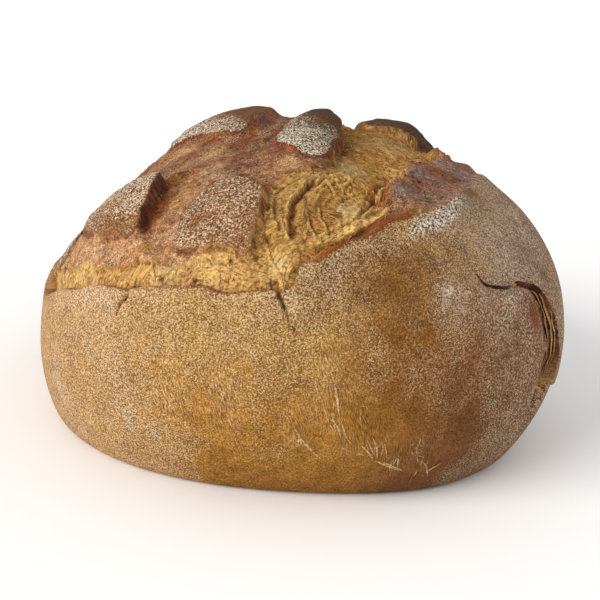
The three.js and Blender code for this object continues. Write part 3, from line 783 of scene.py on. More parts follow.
def fold_chart(x, y):
    """Places on the chart for a square from -1 to 1, laid along the seam's spine and past its ends."""
    length = lengths_along(fold_spine)[-1]
    along = np.linspace(-FOLD_HALF, length + FOLD_HALF, FOLD_SAMPLES)
    past = np.clip(along, None, 0) + np.clip(along - length, 0, None)
    ends = np.where(past[:, None] < 0, fold_spine[1] - fold_spine[0], fold_spine[-1] - fold_spine[-2])
    spine = places_along(fold_spine, along).T
    spine = spine + past[:, None] * ends / np.linalg.norm(ends, axis=1, keepdims=True)
    window = np.ones(2 * FOLD_BLUR + 1) / (2 * FOLD_BLUR + 1)
    ahead = [np.pad(row, FOLD_BLUR, "edge") for row in np.gradient(spine, axis=0).T]
    ahead = np.stack([np.convolve(row, window, "valid") for row in ahead], -1)
    ahead = ahead / np.linalg.norm(ahead, axis=1, keepdims=True)
    place = (x + 1) / 2 * (FOLD_SAMPLES - 1)
    pu, pv, au, av = (np.interp(place, np.arange(FOLD_SAMPLES), row) for row in (*spine.T, *ahead.T))
    return pu - FOLD_HALF * y * av, pv + FOLD_HALF * y * au


# ======== Meshes ========

MARK_KINDS = {1: ("FLOAT", "value"), 3: ("FLOAT_VECTOR", "vector"), 4: ("FLOAT_COLOR", "color")}


def named(name):
    piece = bpy.context.object
    piece.name = name
    piece.data.name = name
    return piece


def read_points(piece):
    co = np.empty(len(piece.data.vertices) * 3)
    piece.data.vertices.foreach_get("co", co)
    return co.reshape(-1, 3)


def fill_points(piece, points):
    piece.data.vertices.foreach_set("co", (points * MM).ravel())
    piece.data.update()


def blurred(piece, values, rounds):
    """Values on a mesh's points, averaged with their neighbours."""
    ends = np.empty(2 * len(piece.data.edges), np.int32)
    piece.data.edges.foreach_get("vertices", ends)
    a, b = ends[::2], ends[1::2]
    count = np.bincount(a, minlength=len(values)) + np.bincount(b, minlength=len(values))
    for _ in range(rounds):
        total = (np.bincount(a, values[b], len(values)) + np.bincount(b, values[a], len(values)))
        values = (values + total / count) / 2
    return values


def let_in_piece(name, cells, chart, reach, sink):
    """A fine grid laid on part of the chart, closed underneath by faces to a point inside the loaf.
    With it come what each place is and how deep it lies under its neighbours."""
    bpy.ops.object.select_all(action="DESELECT")
    bpy.ops.mesh.primitive_grid_add(x_subdivisions=cells[0], y_subdivisions=cells[1], size=2)
    piece = named(name)
    bpy.ops.object.mode_set(mode="EDIT")
    bpy.ops.mesh.select_all(action="DESELECT")
    bpy.ops.mesh.select_non_manifold()
    bpy.ops.mesh.extrude_region_move(TRANSFORM_OT_translate={"value": (0, 0, -1)})
    bpy.ops.mesh.merge(type="CENTER")
    bpy.ops.object.mode_set(mode="OBJECT")
    square = read_points(piece)
    u, v = pulled_to_edges(*chart(square[:, 0], square[:, 1]), reach)
    points, marks = raised(u, v, 1, sink)
    core = square[:, 2] < -0.5
    points[core] = points[~core].mean(0) * (0.5, 0.5, 0) + (0, 0, CORE_HEIGHT)
    fill_points(piece, points - shift)
    return piece, marks, blurred(piece, marks["height"], HOLLOW_ROUNDS) - marks["height"]


def place_piece(piece):
    bpy.ops.object.shade_smooth()
    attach(piece, "root")
    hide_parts("loaf")


def mark(piece, name, *columns):
    """Keeps a number, a vector or a colour with its opacity for each point of the mesh."""
    kind, field = MARK_KINDS[len(columns)]
    layer = piece.data.attributes.new(name, kind, "POINT")
    layer.data.foreach_set(field, np.stack(columns, -1).astype(np.float32).ravel())


def mark_bare(piece, colours):
    """Keeps each point's colour without flour."""
    mark(piece, "bare", *colours.T, np.ones(len(colours)))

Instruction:
Without leaving anything out, quote all the data.

Output of the task:
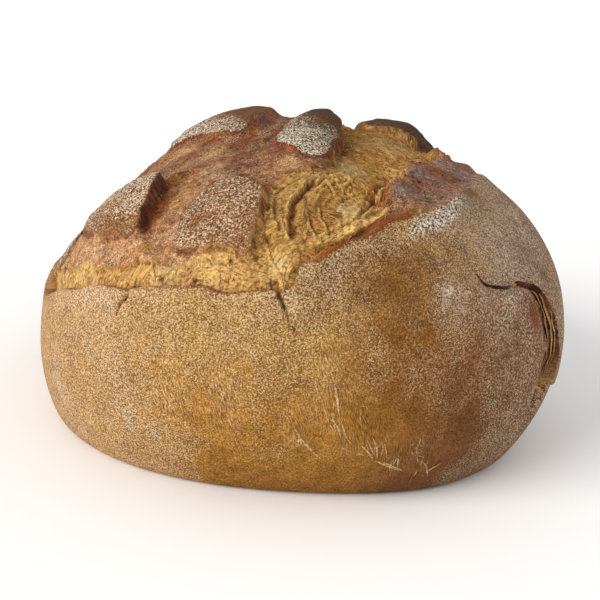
The three.js and Blender code for this object continues. Write part 3, from line 783 of scene.py on. More parts follow.
def fold_chart(x, y):
    """Places on the chart for a square from -1 to 1, laid along the seam's spine and past its ends."""
    length = lengths_along(fold_spine)[-1]
    along = np.linspace(-FOLD_HALF, length + FOLD_HALF, FOLD_SAMPLES)
    past = np.clip(along, None, 0) + np.clip(along - length, 0, None)
    ends = np.where(past[:, None] < 0, fold_spine[1] - fold_spine[0], fold_spine[-1] - fold_spine[-2])
    spine = places_along(fold_spine, along).T
    spine = spine + past[:, None] * ends / np.linalg.norm(ends, axis=1, keepdims=True)
    window = np.ones(2 * FOLD_BLUR + 1) / (2 * FOLD_BLUR + 1)
    ahead = [np.pad(row, FOLD_BLUR, "edge") for row in np.gradient(spine, axis=0).T]
    ahead = np.stack([np.convolve(row, window, "valid") for row in ahead], -1)
    ahead = ahead / np.linalg.norm(ahead, axis=1, keepdims=True)
    place = (x + 1) / 2 * (FOLD_SAMPLES - 1)
    pu, pv, au, av = (np.interp(place, np.arange(FOLD_SAMPLES), row) for row in (*spine.T, *ahead.T))
    return pu - FOLD_HALF * y * av, pv + FOLD_HALF * y * au


# ======== Meshes ========

MARK_KINDS = {1: ("FLOAT", "value"), 3: ("FLOAT_VECTOR", "vector"), 4: ("FLOAT_COLOR", "color")}


def named(name):
    piece = bpy.context.object
    piece.name = name
    piece.data.name = name
    return piece


def read_points(piece):
    co = np.empty(len(piece.data.vertices) * 3)
    piece.data.vertices.foreach_get("co", co)
    return co.reshape(-1, 3)


def fill_points(piece, points):
    piece.data.vertices.foreach_set("co", (points * MM).ravel())
    piece.data.update()


def blurred(piece, values, rounds):
    """Values on a mesh's points, averaged with their neighbours."""
    ends = np.empty(2 * len(piece.data.edges), np.int32)
    piece.data.edges.foreach_get("vertices", ends)
    a, b = ends[::2], ends[1::2]
    count = np.bincount(a, minlength=len(values)) + np.bincount(b, minlength=len(values))
    for _ in range(rounds):
        total = (np.bincount(a, values[b], len(values)) + np.bincount(b, values[a], len(values)))
        values = (values + total / count) / 2
    return values


def let_in_piece(name, cells, chart, reach, sink):
    """A fine grid laid on part of the chart, closed underneath by faces to a point inside the loaf.
    With it come what each place is and how deep it lies under its neighbours."""
    bpy.ops.object.select_all(action="DESELECT")
    bpy.ops.mesh.primitive_grid_add(x_subdivisions=cells[0], y_subdivisions=cells[1], size=2)
    piece = named(name)
    bpy.ops.object.mode_set(mode="EDIT")
    bpy.ops.mesh.select_all(action="DESELECT")
    bpy.ops.mesh.select_non_manifold()
    bpy.ops.mesh.extrude_region_move(TRANSFORM_OT_translate={"value": (0, 0, -1)})
    bpy.ops.mesh.merge(type="CENTER")
    bpy.ops.object.mode_set(mode="OBJECT")
    square = read_points(piece)
    u, v = pulled_to_edges(*chart(square[:, 0], square[:, 1]), reach)
    points, marks = raised(u, v, 1, sink)
    core = square[:, 2] < -0.5
    points[core] = points[~core].mean(0) * (0.5, 0.5, 0) + (0, 0, CORE_HEIGHT)
    fill_points(piece, points - shift)
    return piece, marks, blurred(piece, marks["height"], HOLLOW_ROUNDS) - marks["height"]


def place_piece(piece):
    bpy.ops.object.shade_smooth()
    attach(piece, "root")
    hide_parts("loaf")


def mark(piece, name, *columns):
    """Keeps a number, a vector or a colour with its opacity for each point of the mesh."""
    kind, field = MARK_KINDS[len(columns)]
    layer = piece.data.attributes.new(name, kind, "POINT")
    layer.data.foreach_set(field, np.stack(columns, -1).astype(np.float32).ravel())


def mark_bare(piece, colours):
    """Keeps each point's colour without flour."""
    mark(piece, "bare", *colours.T, np.ones(len(colours)))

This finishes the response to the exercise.